Guerra ibrida
La Francia cerca alleati in Italia contro influenze e disinformazione
Parigi vorrebbe lavorare con noi, che siamo indietro anni luce. Si è già tenuta la prima riunione al ministero della Difesa. Le proposte di Dreosto (Lega) e Borghi (IV)
La Francia vuole provare a lavorare con il governo italiano sul tema della disinformazione, delle influenze straniere e della cosiddetta infowar che viene dalla Russia sul breve periodo, e dalla Cina sul lungo periodo. Già da due anni all’Eliseo si parla dell’influenza di paesi ostili come una delle minacce principali alla sicurezza nazionale, e nel 2021 il governo ha istituito l’agenzia Viginum, e poi la task force interministeriale sull’informazione, con Difesa, Esteri e Viginum. Fino a qualche tempo fa la strategia per combattere la disinformazione russo-cinese è stata quella di reagire alle fake news, ma già da tempo (soprattutto fuori dall’Europa) l’approccio è cambiato: dopo l’inizio dell’invasione su larga scala dell’Ucraina da parte della Russia e la crisi in medio oriente è stata evidente la necessità di creare strutture agili capaci di “vincere la guerra prima della guerra”, spiegano fonti della Difesa francese al Foglio.
Vuol dire arrivare prima sulla battaglia della percezione dei conflitti, combattere la disinformazione facendo non solo de-bunking – cioè smentendo le notizie false della propaganda dei paesi ostili – ma anche pre-bunking, cioè costruendo una comunicazione strategica funzionale e veritiera non solo rispondendo passivamente agli attacchi, ma diventando proattivi. “Se lasci un vuoto – anche di informazioni – Russia e Cina lo riempiono”, spiega la fonte del Foglio. E quindi è necessaria un’attività di monitoraggio dei periodi “sensibili”, quando la disinformazione colpisce (per esempio, elezioni europee, americane, l’anniversario della guerra, la rielezione di Putin) e trovarsi pronti: quando in Mali le truppe Wagner stavano costruendo una fossa comune per accusare i francesi di crimini di guerra durante il loro ritiro, la Difesa francese trovò il modo di filmare quella costruzione, e offrire prove incontrovertibili della costruzione di una fake news.
Solo che per fare questo sistematicamente servono soldi, credibilità, e un ecosistema comune, dicono a Parigi. Proprio per questo ieri c’è stata la prima missione della Difesa francese a Roma per parlare con gli omologhi italiani di “terreni comuni”: se c’è consapevolezza fra i paesi europei sul fatto che per battere Mosca sul campo di battaglia è necessario un certo grado di cooperazione, lo stesso deve accadere nella guerra delle informazioni. Difficile, però, pensare che il governo francese trovi lo stesso grado di consapevolezza a Roma sulle sfide del futuro.

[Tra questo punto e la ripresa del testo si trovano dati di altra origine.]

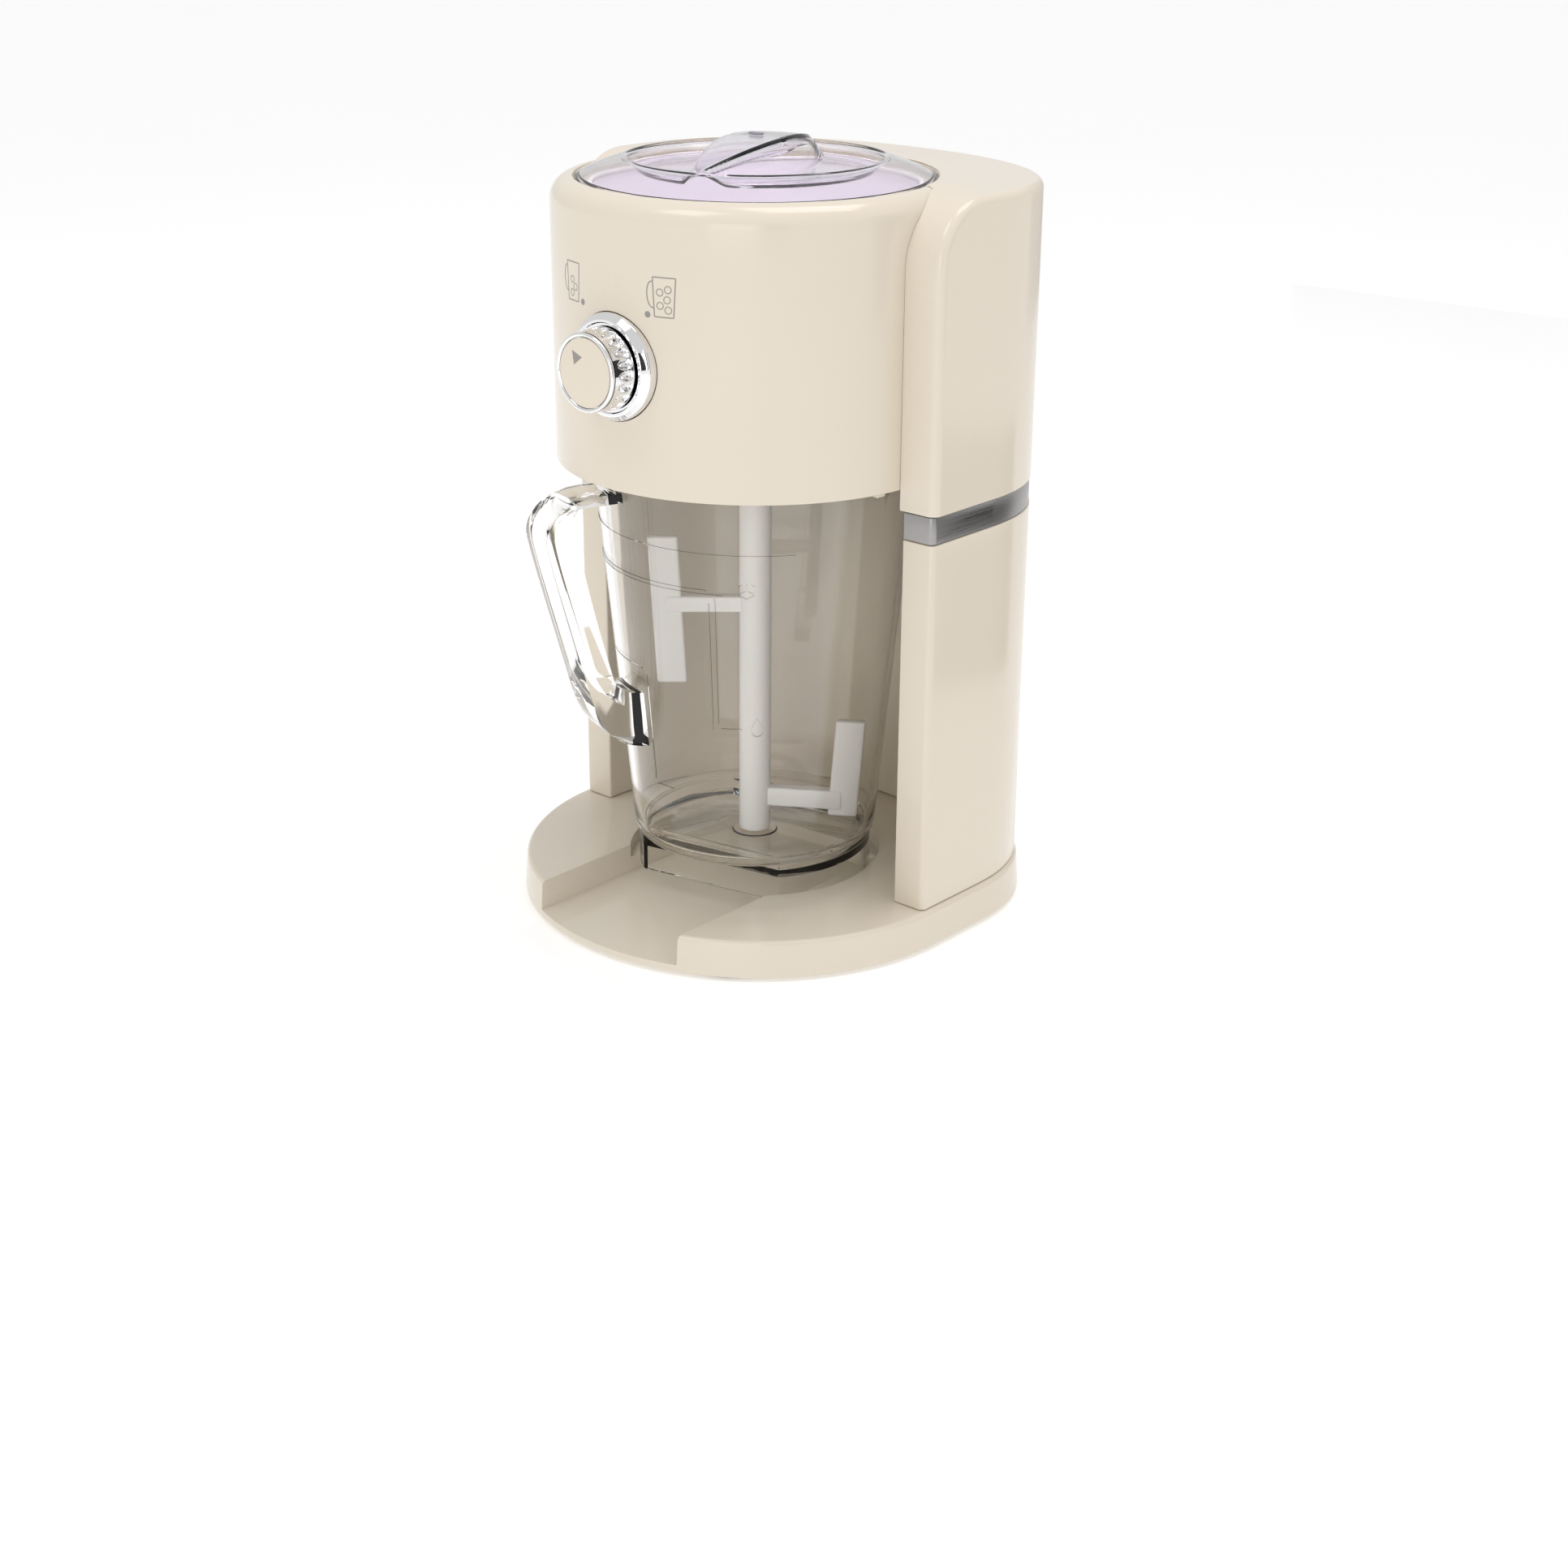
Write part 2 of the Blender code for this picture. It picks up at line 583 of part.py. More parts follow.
def make_drive():
    drive = axis_empty("drive_axis", (0.0, 0.0, 0.0))
    motor = axis_empty("motor_axis", (0.0, MOTOR_Y, 0.0))
    idler = axis_empty("idler_axis", (0.0, IDLER_Y, 0.0))
    at_drive, at_motor, at_idler = drive["at"], motor["at"], idler["at"]

    shaft = rod(SHAFT_RADIUS, 182.1, 229.5, 20, chamfer=0.8)
    finish("drive_shaft", shaft, STEEL, at_drive, drive)
    dog = prism(circle(COUPLING_RADIUS, 6), PADDLE_TOP - 6.1, PADDLE_TOP + 0.7)
    finish("drive_coupling", dog, STEEL, at_drive, drive, smooth=False)

    # A gap of the main gear and a tooth of the idler face each other on the line of centres.
    main = involute_gear(MAIN_TEETH, COARSE_MODULE, math.pi / 2 + math.pi / MAIN_TEETH)
    main = finish("main_gear", prism(main, *MAIN_GEAR), NYLON, at_drive, drive, smooth=False)
    cut(main, prism(circle(SHAFT_RADIUS + GAP, 20), 180.0, 200.0))

    small = involute_gear(IDLER_SMALL_TEETH, COARSE_MODULE, -math.pi / 2, IDLER_Y)
    large = involute_gear(IDLER_LARGE_TEETH, FINE_MODULE, math.pi / 2, IDLER_Y)
    gear = finish("idler_gear", prism(small, *SMALL_IDLER), NYLON, at_idler, idler, smooth=False)
    join(gear, prism(large, *LARGE_IDLER))
    cut(gear, prism(circle(PIN_RADIUS + GAP, 20, (0.0, IDLER_Y)), 180.0, 206.0))
    pin_low = DRUM_LOW + PLATE_THICK + 2 * GAP
    pin = rod(PIN_RADIUS, pin_low, GEAR_DECK - GAP, 20, (0.0, IDLER_Y), 0.4)
    finish("idler_pin", pin, STEEL)

    phase = -math.pi / 2 + math.pi / PINION_TEETH
    pinion = prism(involute_gear(PINION_TEETH, FINE_MODULE, phase, MOTOR_Y), *PINION)
    pinion = finish("motor_pinion", pinion, BRASS, at_motor, motor, smooth=False)
    join(pinion, prism(circle(2.5, 20, (0.0, MOTOR_Y)), 198.0, 216.0))

    finish("lower_bush", tube(BUSH_RADIUS, SHAFT_BORE, 182.1, 186.6, 20), BRASS)
    finish("upper_bush", tube(BUSH_RADIUS, SHAFT_BORE, 203.4, 206.4, 20), BRASS)
    finish("shaft_seal", tube(9.1, SHAFT_BORE, 206.8, 210.4, 20), RUBBER)
    make_motor()

    rotor = rod(12.0, 212.0, 236.0, 20, chamfer=2.0)
    rotor = finish("ice_rotor", rotor, WHITE, at_drive, drive)
    for k in range(3):
        vane = prism(rectangle((-1.6, -44.0), (1.6, -8.0)), 213.0, 232.0)
        join(rotor, spin_to(vane, 60.0 + 120.0 * k))
    cut(rotor, prism(circle(SHAFT_RADIUS + GAP, 20), 208.0, 230.0))


def make_motor():
    plate = prism(rectangle((-26.0, 51.0), (26.0, 93.0)), 206.8, 208.6)
    plate = finish("motor_plate", plate, STEEL, smooth=False)
    cut(plate, prism(circle(8.0, 24, (0.0, MOTOR_Y)), 200.0, 214.0))
    can = [(0.0, 208.9), (MOTOR_RADIUS, 208.9), (MOTOR_RADIUS, 255.0)]
    can += [(MOTOR_RADIUS - 2.0, 257.5), (5.0, 257.5), (5.0, 260.0), (0.0, 260.0)]
    can = finish("motor_can", lathe(can, 24, (0.0, MOTOR_Y), closed=False), STEEL)
    cut(can, prism(circle(2.9, 18, (0.0, MOTOR_Y)), 200.0, 217.0))
    for name, side in (("motor_screw_left", -1), ("motor_screw_right", 1)):
        x = side * MOTOR_SCREW_X
        cut(plate, prism(circle(SCREW_HOLE, 14, (x, MOTOR_Y)), 202.0, 212.0))
        screw = [(0.0, 202.5), (1.4, 202.5), (1.4, 208.9), (2.6, 208.9), (2.6, 210.4)]
        screw += [(0.0, 210.9)]
        finish(name, lathe(screw, 10, (x, MOTOR_Y), closed=False), STEEL)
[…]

Il 5 marzo scorso Marco Dreosto, senatore della Lega, ha proposto una legge per l’istituzione di una Commissione parlamentare di inchiesta sulle ingerenze esterne nei processi democratici italiani, sul modello della commissione Inge al Parlamento europeo – un atto che ha trovato interesse nelle ambasciate occidentali a Roma, ma diversi osservatori hanno sollevato almeno due criticità: il fatto che a proporla fosse un senatore della Lega, il cui leader spesso rilancia la propaganda russa, e la reale agilità e immediatezza dei lavori delle commissioni parlamentari (la proposta di Dreosto non è stata ancora nemmeno calendarizzata). Per la Difesa francese il fatto di andare a parlare direttamente con i partner europei come l’Italia di disinformazione, scavalcando piattaforme più istituzionali come la Nato, il G7 o l’Eu, risponde alla necessità di trovare risposte comuni subito, non domani, ma adesso. Il senatore di Italia Viva Enrico Borghi presenta in questi giorni un disegno di legge per l’istituzione di una Agenzia per la disinformazione e la sicurezza cognitiva. Un’agenzia con una struttura molto più vicina al modello francese, già collaudato, e con una denominazione precisa, ma con un problema: dovrebbe lavorare a stretto contatto con l’Agenzia per la cybersicurezza nazionale, quella lanciata nel 2021 e che però, secondo diversi esperti, ancora oggi ha una struttura un po’ confusa e non sarebbe sufficientemente attrezzata per lavorare in concreto al contrasto delle minacce cyber.